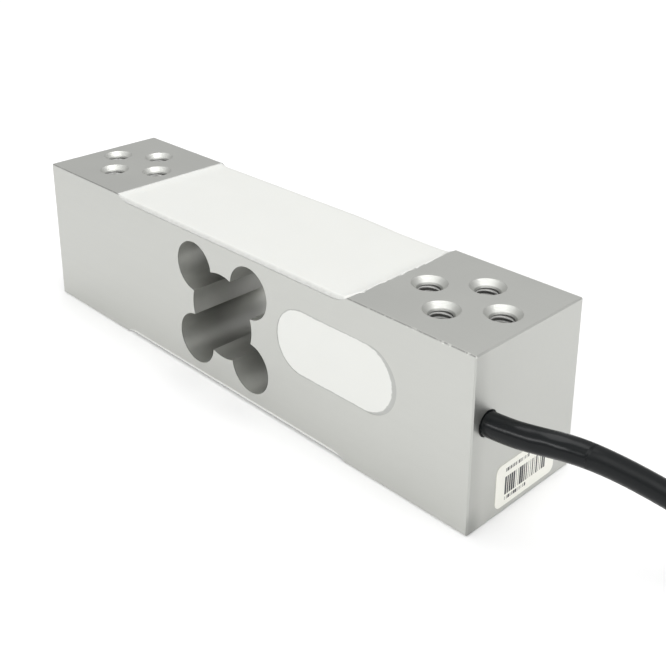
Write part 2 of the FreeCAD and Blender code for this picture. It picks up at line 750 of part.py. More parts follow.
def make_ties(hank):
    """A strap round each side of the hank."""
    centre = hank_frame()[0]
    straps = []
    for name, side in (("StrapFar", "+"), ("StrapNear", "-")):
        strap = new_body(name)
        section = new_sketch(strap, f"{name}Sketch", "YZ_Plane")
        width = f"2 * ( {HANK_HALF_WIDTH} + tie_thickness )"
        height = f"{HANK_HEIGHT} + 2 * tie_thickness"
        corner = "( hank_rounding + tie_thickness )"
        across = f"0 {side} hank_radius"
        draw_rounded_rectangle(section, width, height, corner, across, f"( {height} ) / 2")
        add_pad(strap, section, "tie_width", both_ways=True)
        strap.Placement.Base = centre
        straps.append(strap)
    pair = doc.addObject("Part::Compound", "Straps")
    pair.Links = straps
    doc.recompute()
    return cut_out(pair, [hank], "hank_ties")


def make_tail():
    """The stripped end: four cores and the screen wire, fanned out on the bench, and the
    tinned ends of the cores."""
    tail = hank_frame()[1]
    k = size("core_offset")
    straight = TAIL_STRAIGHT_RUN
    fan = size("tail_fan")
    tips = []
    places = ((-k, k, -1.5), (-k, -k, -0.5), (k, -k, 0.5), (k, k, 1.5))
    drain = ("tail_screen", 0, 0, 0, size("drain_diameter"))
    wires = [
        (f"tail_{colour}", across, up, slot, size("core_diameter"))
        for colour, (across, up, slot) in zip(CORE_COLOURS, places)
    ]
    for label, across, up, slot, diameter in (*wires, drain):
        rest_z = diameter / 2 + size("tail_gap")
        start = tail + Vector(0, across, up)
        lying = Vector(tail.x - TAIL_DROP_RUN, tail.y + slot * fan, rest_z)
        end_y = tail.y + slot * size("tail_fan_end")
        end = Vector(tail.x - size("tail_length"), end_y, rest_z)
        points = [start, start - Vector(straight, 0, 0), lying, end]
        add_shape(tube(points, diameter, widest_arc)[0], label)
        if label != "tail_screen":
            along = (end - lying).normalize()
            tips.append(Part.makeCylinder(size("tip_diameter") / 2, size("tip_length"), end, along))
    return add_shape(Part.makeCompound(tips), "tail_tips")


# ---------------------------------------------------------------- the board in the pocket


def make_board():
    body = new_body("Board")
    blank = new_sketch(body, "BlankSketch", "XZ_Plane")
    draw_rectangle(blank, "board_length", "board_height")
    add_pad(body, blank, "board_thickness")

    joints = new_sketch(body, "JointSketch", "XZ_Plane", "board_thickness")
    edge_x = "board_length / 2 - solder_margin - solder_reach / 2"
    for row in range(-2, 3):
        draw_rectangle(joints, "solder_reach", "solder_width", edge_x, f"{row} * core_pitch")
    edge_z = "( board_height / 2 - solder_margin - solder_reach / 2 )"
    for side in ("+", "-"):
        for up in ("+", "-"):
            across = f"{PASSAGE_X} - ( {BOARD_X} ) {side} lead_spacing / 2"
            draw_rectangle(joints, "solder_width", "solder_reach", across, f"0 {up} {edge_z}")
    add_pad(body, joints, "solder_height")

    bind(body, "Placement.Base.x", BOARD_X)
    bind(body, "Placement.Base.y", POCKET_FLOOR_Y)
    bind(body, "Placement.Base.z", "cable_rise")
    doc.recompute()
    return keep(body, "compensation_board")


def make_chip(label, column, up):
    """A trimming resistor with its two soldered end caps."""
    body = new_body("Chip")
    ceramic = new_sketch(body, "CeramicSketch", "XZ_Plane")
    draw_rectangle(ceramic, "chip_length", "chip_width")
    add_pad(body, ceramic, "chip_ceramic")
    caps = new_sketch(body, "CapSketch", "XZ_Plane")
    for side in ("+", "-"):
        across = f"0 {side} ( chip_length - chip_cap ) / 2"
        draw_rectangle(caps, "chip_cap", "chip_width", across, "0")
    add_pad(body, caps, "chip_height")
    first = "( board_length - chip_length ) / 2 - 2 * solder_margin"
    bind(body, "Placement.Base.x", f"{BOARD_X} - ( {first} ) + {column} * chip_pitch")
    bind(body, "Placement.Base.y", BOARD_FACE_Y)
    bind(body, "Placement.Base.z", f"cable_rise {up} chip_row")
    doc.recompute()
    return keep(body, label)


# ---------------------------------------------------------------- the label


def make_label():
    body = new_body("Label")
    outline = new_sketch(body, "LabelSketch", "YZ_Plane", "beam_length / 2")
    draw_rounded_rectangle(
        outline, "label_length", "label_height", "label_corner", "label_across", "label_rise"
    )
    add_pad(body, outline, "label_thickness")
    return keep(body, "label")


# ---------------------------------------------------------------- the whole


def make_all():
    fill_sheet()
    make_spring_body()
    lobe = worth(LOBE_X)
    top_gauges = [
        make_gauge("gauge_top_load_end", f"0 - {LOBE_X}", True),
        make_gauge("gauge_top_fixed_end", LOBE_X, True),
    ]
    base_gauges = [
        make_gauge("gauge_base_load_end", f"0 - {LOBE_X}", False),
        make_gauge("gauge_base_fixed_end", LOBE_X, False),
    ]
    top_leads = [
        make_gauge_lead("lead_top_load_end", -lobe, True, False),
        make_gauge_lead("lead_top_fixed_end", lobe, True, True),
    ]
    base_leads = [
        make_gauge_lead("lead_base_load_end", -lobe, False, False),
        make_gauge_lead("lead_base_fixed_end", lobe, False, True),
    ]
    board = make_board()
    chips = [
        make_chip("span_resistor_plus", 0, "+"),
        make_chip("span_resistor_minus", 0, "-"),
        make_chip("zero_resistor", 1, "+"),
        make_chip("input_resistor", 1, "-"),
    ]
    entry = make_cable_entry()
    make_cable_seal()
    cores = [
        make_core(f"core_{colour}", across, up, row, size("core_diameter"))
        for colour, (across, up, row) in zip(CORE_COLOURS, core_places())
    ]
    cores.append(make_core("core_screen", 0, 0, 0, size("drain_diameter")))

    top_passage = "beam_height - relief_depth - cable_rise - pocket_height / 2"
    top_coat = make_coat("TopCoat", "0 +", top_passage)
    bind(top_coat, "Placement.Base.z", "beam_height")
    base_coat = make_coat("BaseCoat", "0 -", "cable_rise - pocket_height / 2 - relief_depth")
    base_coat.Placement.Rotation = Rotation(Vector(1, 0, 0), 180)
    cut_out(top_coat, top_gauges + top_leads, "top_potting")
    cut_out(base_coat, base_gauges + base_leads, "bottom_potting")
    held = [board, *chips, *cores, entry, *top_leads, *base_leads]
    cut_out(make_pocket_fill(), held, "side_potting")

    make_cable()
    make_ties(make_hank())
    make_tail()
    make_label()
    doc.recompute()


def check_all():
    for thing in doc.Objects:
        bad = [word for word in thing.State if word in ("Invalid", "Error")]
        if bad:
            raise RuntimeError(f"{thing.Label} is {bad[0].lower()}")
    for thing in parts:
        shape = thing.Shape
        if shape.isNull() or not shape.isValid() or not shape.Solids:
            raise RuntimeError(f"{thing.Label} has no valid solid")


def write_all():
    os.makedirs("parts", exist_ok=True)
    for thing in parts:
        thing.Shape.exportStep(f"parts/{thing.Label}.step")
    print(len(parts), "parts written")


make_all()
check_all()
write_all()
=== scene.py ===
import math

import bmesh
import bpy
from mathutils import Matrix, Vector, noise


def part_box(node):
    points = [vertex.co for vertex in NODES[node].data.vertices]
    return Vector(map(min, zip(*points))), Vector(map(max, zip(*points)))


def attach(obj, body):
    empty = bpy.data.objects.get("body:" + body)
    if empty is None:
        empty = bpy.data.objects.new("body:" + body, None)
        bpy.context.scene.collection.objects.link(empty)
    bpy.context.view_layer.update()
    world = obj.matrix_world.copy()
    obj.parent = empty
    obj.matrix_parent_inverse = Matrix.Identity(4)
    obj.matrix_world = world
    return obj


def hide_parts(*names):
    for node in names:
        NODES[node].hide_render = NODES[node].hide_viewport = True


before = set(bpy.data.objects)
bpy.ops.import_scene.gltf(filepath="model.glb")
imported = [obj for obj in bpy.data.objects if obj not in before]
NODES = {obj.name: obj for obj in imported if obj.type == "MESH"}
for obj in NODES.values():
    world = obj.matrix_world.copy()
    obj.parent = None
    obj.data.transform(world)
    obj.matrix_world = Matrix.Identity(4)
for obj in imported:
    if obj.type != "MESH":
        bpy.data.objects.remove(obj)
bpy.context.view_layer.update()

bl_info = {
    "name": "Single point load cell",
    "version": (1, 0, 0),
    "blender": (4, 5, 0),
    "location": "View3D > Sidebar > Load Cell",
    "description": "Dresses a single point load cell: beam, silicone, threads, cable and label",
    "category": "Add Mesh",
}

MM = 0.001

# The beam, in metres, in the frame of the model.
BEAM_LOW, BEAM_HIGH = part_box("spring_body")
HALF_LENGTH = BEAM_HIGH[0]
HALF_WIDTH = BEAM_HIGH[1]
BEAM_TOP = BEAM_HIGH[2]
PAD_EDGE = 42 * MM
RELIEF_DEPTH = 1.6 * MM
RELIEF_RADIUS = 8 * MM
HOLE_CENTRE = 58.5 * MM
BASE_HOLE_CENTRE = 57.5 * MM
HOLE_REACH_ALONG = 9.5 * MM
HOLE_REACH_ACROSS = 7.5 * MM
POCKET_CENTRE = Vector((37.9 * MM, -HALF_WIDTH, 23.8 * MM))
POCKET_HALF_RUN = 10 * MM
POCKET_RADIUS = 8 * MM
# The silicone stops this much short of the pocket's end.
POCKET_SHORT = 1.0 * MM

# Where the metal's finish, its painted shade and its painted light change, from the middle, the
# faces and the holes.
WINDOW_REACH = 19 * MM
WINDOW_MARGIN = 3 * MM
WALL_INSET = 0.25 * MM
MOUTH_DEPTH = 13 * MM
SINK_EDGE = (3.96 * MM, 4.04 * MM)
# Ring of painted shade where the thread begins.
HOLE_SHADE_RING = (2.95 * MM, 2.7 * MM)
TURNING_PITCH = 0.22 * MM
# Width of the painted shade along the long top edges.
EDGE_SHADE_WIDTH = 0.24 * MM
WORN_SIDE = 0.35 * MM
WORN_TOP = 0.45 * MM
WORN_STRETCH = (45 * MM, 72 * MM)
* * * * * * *
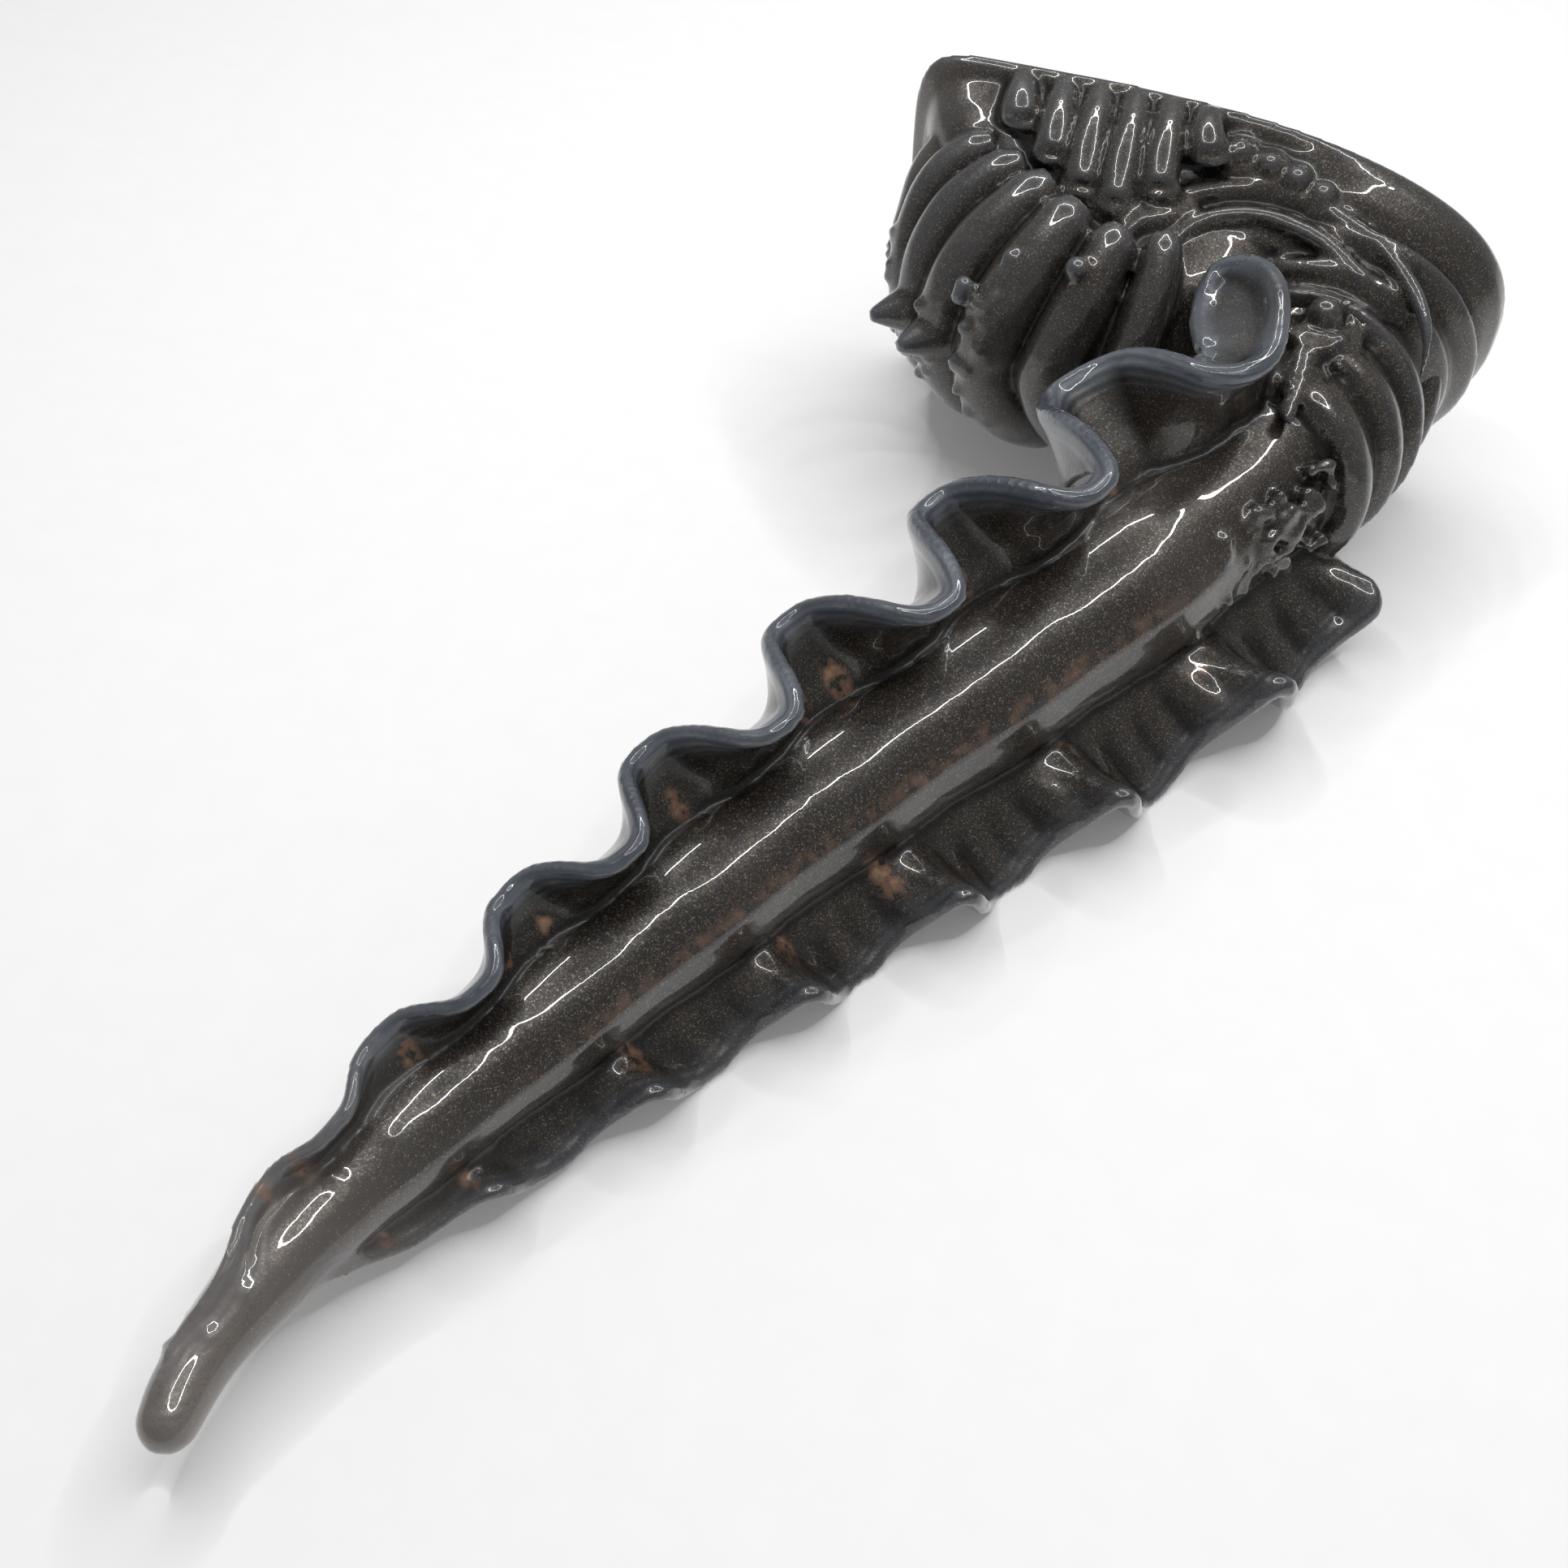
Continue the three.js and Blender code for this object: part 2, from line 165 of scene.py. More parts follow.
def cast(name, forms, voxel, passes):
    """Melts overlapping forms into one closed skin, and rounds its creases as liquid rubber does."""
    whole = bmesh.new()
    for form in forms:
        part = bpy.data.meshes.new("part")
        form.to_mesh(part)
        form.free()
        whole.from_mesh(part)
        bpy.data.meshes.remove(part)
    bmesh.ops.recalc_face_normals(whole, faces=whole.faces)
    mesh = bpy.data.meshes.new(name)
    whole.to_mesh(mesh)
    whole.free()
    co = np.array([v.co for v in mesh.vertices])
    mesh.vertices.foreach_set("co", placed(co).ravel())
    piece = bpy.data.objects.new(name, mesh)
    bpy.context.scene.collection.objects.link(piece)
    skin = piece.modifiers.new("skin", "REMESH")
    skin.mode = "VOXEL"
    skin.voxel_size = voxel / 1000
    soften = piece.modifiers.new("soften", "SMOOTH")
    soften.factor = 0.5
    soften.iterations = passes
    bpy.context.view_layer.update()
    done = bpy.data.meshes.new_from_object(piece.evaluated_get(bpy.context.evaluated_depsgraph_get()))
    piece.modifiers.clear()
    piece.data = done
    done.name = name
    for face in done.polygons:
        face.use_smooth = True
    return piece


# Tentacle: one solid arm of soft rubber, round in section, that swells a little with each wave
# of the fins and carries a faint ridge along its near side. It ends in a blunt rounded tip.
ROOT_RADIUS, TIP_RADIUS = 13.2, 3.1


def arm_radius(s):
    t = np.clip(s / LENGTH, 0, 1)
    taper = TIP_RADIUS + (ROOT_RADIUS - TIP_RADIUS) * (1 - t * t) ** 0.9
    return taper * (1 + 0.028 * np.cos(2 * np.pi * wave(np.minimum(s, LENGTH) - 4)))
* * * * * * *
■ REQUIRED TASK: Take exactly the lines from the one containing "make_cable()" through the one containing "obj.data.transform(world)" in the data above, and output them with nothing added.

■ ANSWER IN FULL:
    make_cable()
    make_ties(make_hank())
    make_tail()
    make_label()
    doc.recompute()


def check_all():
    for thing in doc.Objects:
        bad = [word for word in thing.State if word in ("Invalid", "Error")]
        if bad:
            raise RuntimeError(f"{thing.Label} is {bad[0].lower()}")
    for thing in parts:
        shape = thing.Shape
        if shape.isNull() or not shape.isValid() or not shape.Solids:
            raise RuntimeError(f"{thing.Label} has no valid solid")


def write_all():
    os.makedirs("parts", exist_ok=True)
    for thing in parts:
        thing.Shape.exportStep(f"parts/{thing.Label}.step")
    print(len(parts), "parts written")


make_all()
check_all()
write_all()
=== scene.py ===
import math

import bmesh
import bpy
from mathutils import Matrix, Vector, noise


def part_box(node):
    points = [vertex.co for vertex in NODES[node].data.vertices]
    return Vector(map(min, zip(*points))), Vector(map(max, zip(*points)))


def attach(obj, body):
    empty = bpy.data.objects.get("body:" + body)
    if empty is None:
        empty = bpy.data.objects.new("body:" + body, None)
        bpy.context.scene.collection.objects.link(empty)
    bpy.context.view_layer.update()
    world = obj.matrix_world.copy()
    obj.parent = empty
    obj.matrix_parent_inverse = Matrix.Identity(4)
    obj.matrix_world = world
    return obj


def hide_parts(*names):
    for node in names:
        NODES[node].hide_render = NODES[node].hide_viewport = True


before = set(bpy.data.objects)
bpy.ops.import_scene.gltf(filepath="model.glb")
imported = [obj for obj in bpy.data.objects if obj not in before]
NODES = {obj.name: obj for obj in imported if obj.type == "MESH"}
for obj in NODES.values():
    world = obj.matrix_world.copy()
    obj.parent = None
    obj.data.transform(world)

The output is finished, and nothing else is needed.